All of the material below is to be repeated exactly.

[Data entries]
* START *

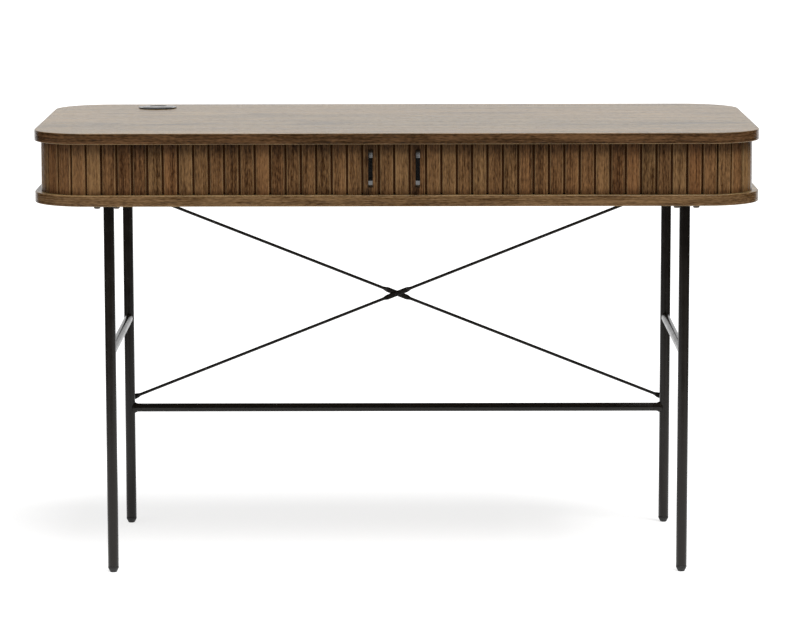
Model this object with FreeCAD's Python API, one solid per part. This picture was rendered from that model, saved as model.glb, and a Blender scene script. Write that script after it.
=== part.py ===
import FreeCAD, Part
import math
import os

# Writing desk with tambour doors, in millimetres. X points to the sitter's right, Y away from the
# sitter and Z up. The origin is on the floor, under the middle of the whole desk. While a piece is
# made, Y is counted from the middle of the panels, and keep() moves it to its place.

# The desk as a whole
width = 1200.0
depth = 560.0
height = 745.0
corner_radius = 93.0
panel_thickness = 18.0
panel_gap = 84.0
edge_band = 1.5
arris_radius = 1.0

# The slats and the track that they run in
slat_setback = 11.0
slat_pitch = 25.15
slat_gap = 3.35
slat_thickness = 6.0
slat_arris = 1.0
slat_shoulder_gap = 0.5
handle_slat_extra = 1.8
meeting_x = -4.1
leading_slats = 5
handle_slat = 1
tail_slats = 3
tongue_thickness = 3.2
tongue_setback = 0.9
groove_width = 5.2
groove_depth = 7.0
tongue_floor_gap = 0.3
tongue_roof_gap = 1.0

# The canvas that the slats are glued to
canvas_thickness = 0.6
canvas_glue = 0.1
canvas_margin = 2.0
canvas_end_gap = 0.3

# The fixed boards of the body
back_inset = 3.0
back_thickness = 6.0
back_groove = 5.0
board_fit = 0.1
wall_inset = 20.0
wall_thickness = 15.0
inner_back_thickness = 12.0
corner_board_thickness = 12.0
divider_thickness = 15.0
divider_inset = 30.0
dowel_radius = 3.0
dowel_length = 24.0
dowel_end_gap = 0.5
dowel_row_shares = (-0.8, 0.0, 0.8)

# The bow handles
handle_length = 62.4
handle_width = 7.4
handle_thickness = 3.0
handle_projection = 19.0
handle_foot = 5.2
handle_raise = 1.5
handle_bevel_height = 12.5
handle_bevel_depth = 9.5
handle_shoulder_bend = 8.0
handle_grip_bend = 3.0
handle_inner_bend = 1.5
handle_screw_radius = 1.5
handle_screw_head_radius = 3.5
handle_screw_head = 1.8
handle_screw_bite = 7.0

# The cable grommet and the hole under it
grommet_from_side = 178.2
grommet_from_back = 75.0
grommet_flange_radius = 33.5
grommet_proud = 2.0
grommet_hole_radius = 30.0
grommet_fit = 0.2
grommet_barrel_length = 20.0
grommet_bore_radius = 25.0
grommet_arris = 1.0
lid_radius = 27.0
lid_fit = 0.05
lid_thickness = 2.4
lid_rest_gap = 0.3
lid_proud = 0.4
lid_slot_width = 29.0
lid_slot_start = 9.0
lid_slot_corner = 4.0

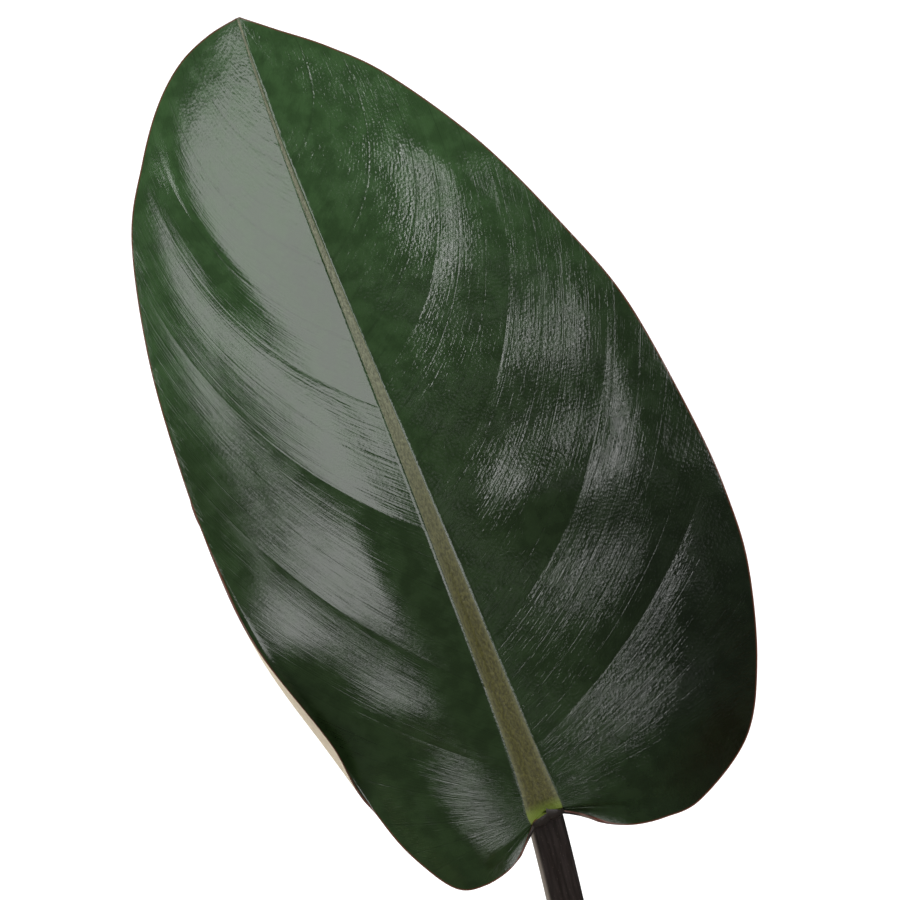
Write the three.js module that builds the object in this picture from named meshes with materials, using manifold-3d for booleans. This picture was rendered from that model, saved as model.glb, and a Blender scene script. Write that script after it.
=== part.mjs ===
// A potted philodendron with large oval leaves, standing in a plain grower's pot.
// Lengths are in millimetres and +Z is up. The origin is the middle of the pot's flat base.
// Leaves are listed from the oldest and lowest to the newest, in the order in which they left the stem.

import * as THREE from 'three';
import { mergeVertices } from 'three/addons/utils/BufferGeometryUtils.js';
import Module from 'manifold-3d';

const wasm = await Module();
wasm.setup();

// Room kept between two pieces that touch.
const SEAT = 0.3;
const DEGREE = Math.PI / 180;
const UP = new THREE.Vector3(0, 0, 1);

// Pot: a tapered wall with a stepped rim and a bead. It stands on a middle disc and an outer foot ring,
// with a raised channel between them that holds the drain holes.
const POT = {
  height: 155,
  wall: 2,
  footRadius: 60,
  shoulderRadius: 80,
  shoulderHeight: 137,
  rimRadius: 86.5,
  rimFlare: 1.5,
  beadRadius: 88,
  beadHeight: 3,
  discRadius: 26,
  channelHeight: 4,
  footRingWidth: 6,
  moldedSlope: 2,
  sides: 40,
};
const DRAIN = { count: 8, radius: 4.5, ringRadius: 40, depth: 20, sides: 12 };
const NOTCH = { count: 4, width: 8, height: 2.4, length: 20 };

// Potting mix: it fills the pot to just under the rim's step, and rises a little toward the stem.
const MIX = { edgeHeight: 136, crownHeight: 141, swell: 1.6, bottomRound: 3, sides: 32 };

// Stem: short and thick, with its foot buried in the mix. Each level is a height above the foot
// and a radius there; it swells under each group of leaves.
const STEM = {
  foot: 108,
  top: 244,
  sides: 20,
  levels: [
    [0, 14], [6, 19], [44, 19.6], [52, 18], [70, 18.6], [78, 17], [96, 16.8], [112, 15], [126, 13], [133, 9.5],
  ],
};

// Leaves leave the stem at even steps, each turned by the golden angle from the last.
const SPIRAL = { height: 160, rise: 9, angle: 247.5, turn: 137.5 };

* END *

- _Task output_
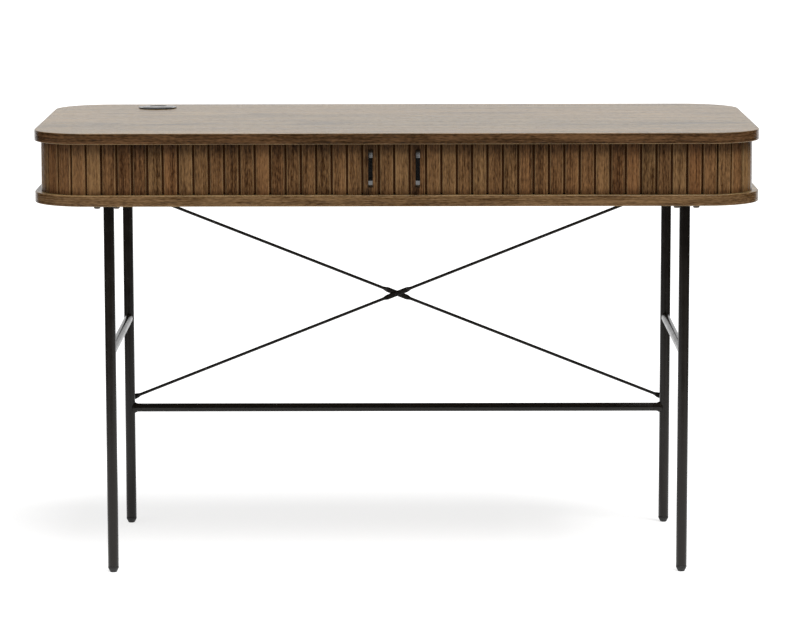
Model this object with FreeCAD's Python API, one solid per part. This picture was rendered from that model, saved as model.glb, and a Blender scene script. Write that script after it.
=== part.py ===
import FreeCAD, Part
import math
import os

# Writing desk with tambour doors, in millimetres. X points to the sitter's right, Y away from the
# sitter and Z up. The origin is on the floor, under the middle of the whole desk. While a piece is
# made, Y is counted from the middle of the panels, and keep() moves it to its place.

# The desk as a whole
width = 1200.0
depth = 560.0
height = 745.0
corner_radius = 93.0
panel_thickness = 18.0
panel_gap = 84.0
edge_band = 1.5
arris_radius = 1.0

# The slats and the track that they run in
slat_setback = 11.0
slat_pitch = 25.15
slat_gap = 3.35
slat_thickness = 6.0
slat_arris = 1.0
slat_shoulder_gap = 0.5
handle_slat_extra = 1.8
meeting_x = -4.1
leading_slats = 5
handle_slat = 1
tail_slats = 3
tongue_thickness = 3.2
tongue_setback = 0.9
groove_width = 5.2
groove_depth = 7.0
tongue_floor_gap = 0.3
tongue_roof_gap = 1.0

# The canvas that the slats are glued to
canvas_thickness = 0.6
canvas_glue = 0.1
canvas_margin = 2.0
canvas_end_gap = 0.3

# The fixed boards of the body
back_inset = 3.0
back_thickness = 6.0
back_groove = 5.0
board_fit = 0.1
wall_inset = 20.0
wall_thickness = 15.0
inner_back_thickness = 12.0
corner_board_thickness = 12.0
divider_thickness = 15.0
divider_inset = 30.0
dowel_radius = 3.0
dowel_length = 24.0
dowel_end_gap = 0.5
dowel_row_shares = (-0.8, 0.0, 0.8)

# The bow handles
handle_length = 62.4
handle_width = 7.4
handle_thickness = 3.0
handle_projection = 19.0
handle_foot = 5.2
handle_raise = 1.5
handle_bevel_height = 12.5
handle_bevel_depth = 9.5
handle_shoulder_bend = 8.0
handle_grip_bend = 3.0
handle_inner_bend = 1.5
handle_screw_radius = 1.5
handle_screw_head_radius = 3.5
handle_screw_head = 1.8
handle_screw_bite = 7.0

# The cable grommet and the hole under it
grommet_from_side = 178.2
grommet_from_back = 75.0
grommet_flange_radius = 33.5
grommet_proud = 2.0
grommet_hole_radius = 30.0
grommet_fit = 0.2
grommet_barrel_length = 20.0
grommet_bore_radius = 25.0
grommet_arris = 1.0
lid_radius = 27.0
lid_fit = 0.05
lid_thickness = 2.4
lid_rest_gap = 0.3
lid_proud = 0.4
lid_slot_width = 29.0
lid_slot_start = 9.0
lid_slot_corner = 4.0

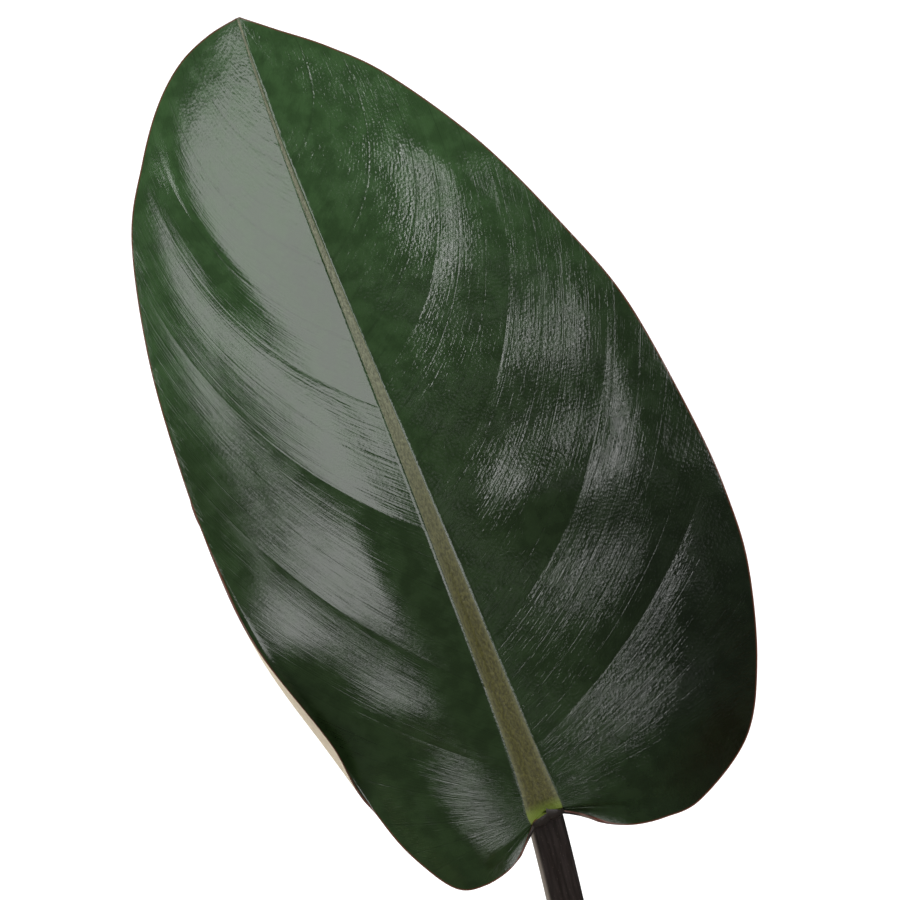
Write the three.js module that builds the object in this picture from named meshes with materials, using manifold-3d for booleans. This picture was rendered from that model, saved as model.glb, and a Blender scene script. Write that script after it.
=== part.mjs ===
// A potted philodendron with large oval leaves, standing in a plain grower's pot.
// Lengths are in millimetres and +Z is up. The origin is the middle of the pot's flat base.
// Leaves are listed from the oldest and lowest to the newest, in the order in which they left the stem.

import * as THREE from 'three';
import { mergeVertices } from 'three/addons/utils/BufferGeometryUtils.js';
import Module from 'manifold-3d';

const wasm = await Module();
wasm.setup();

// Room kept between two pieces that touch.
const SEAT = 0.3;
const DEGREE = Math.PI / 180;
const UP = new THREE.Vector3(0, 0, 1);

// Pot: a tapered wall with a stepped rim and a bead. It stands on a middle disc and an outer foot ring,
// with a raised channel between them that holds the drain holes.
const POT = {
  height: 155,
  wall: 2,
  footRadius: 60,
  shoulderRadius: 80,
  shoulderHeight: 137,
  rimRadius: 86.5,
  rimFlare: 1.5,
  beadRadius: 88,
  beadHeight: 3,
  discRadius: 26,
  channelHeight: 4,
  footRingWidth: 6,
  moldedSlope: 2,
  sides: 40,
};
const DRAIN = { count: 8, radius: 4.5, ringRadius: 40, depth: 20, sides: 12 };
const NOTCH = { count: 4, width: 8, height: 2.4, length: 20 };

// Potting mix: it fills the pot to just under the rim's step, and rises a little toward the stem.
const MIX = { edgeHeight: 136, crownHeight: 141, swell: 1.6, bottomRound: 3, sides: 32 };

// Stem: short and thick, with its foot buried in the mix. Each level is a height above the foot
// and a radius there; it swells under each group of leaves.
const STEM = {
  foot: 108,
  top: 244,
  sides: 20,
  levels: [
    [0, 14], [6, 19], [44, 19.6], [52, 18], [70, 18.6], [78, 17], [96, 16.8], [112, 15], [126, 13], [133, 9.5],
  ],
};

// Leaves leave the stem at even steps, each turned by the golden angle from the last.
const SPIRAL = { height: 160, rise: 9, angle: 247.5, turn: 137.5 };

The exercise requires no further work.